Who Actually Owns My Home Loan?

  • Most home loans are sold to another company shortly after origination
  • This means the bank that funded your loan likely won’t service it (collect monthly payments)
  • Look out for paperwork from a new loan servicing company after your loan funds
  • The exception is a portfolio loan, which may be held and serviced by the originating lender for the life of the loan

Many mortgages today are originated by one entity, such as a mortgage broker or a direct lender, then quickly resold to investors who earn money from the repayment of the loan over time.

Gone are the days of the neighborhood bank offering you a mortgage and expecting you to repay it over 30 years, culminating in you walking down to the branch with your final payment in hand.

Well, there might be some, but it’s now the exception rather than the rule.

In fact, this is part of the reason why the mortgage crisis took place in the early 2000s. Because originators no longer kept the home loans they made, they were happy to take on more risk.

After all, if they weren’t the ones holding the loans, it didn’t matter how they performed, so long as they were underwritten based on acceptable standards. They received their commission for closing the loan, not based on loan performance.

Today, you’d be lucky to have your originating bank hold your mortgage for more than a month.
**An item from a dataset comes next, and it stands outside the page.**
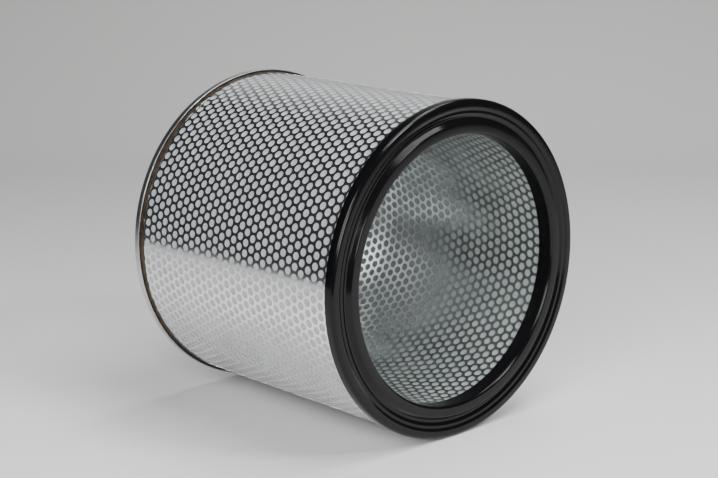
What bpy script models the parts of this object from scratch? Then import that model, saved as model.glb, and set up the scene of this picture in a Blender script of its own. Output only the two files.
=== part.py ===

And this can be frustrating, especially when determining where to send your first mortgage payment. Or when attempting to do your taxes and receiving multiple form 1098s.

This is why you have to be especially careful when you purchase a home with a mortgage or refinance your existing mortgage. The last thing you’ll want to do is miss a monthly payment right off the bat.

So keep an eye out for a loan ownership change form in the mail shortly after your mortgage closes.

If your loan is sold, it will spell out the new loan servicer’s contact information, as well as when your first payment to them is due.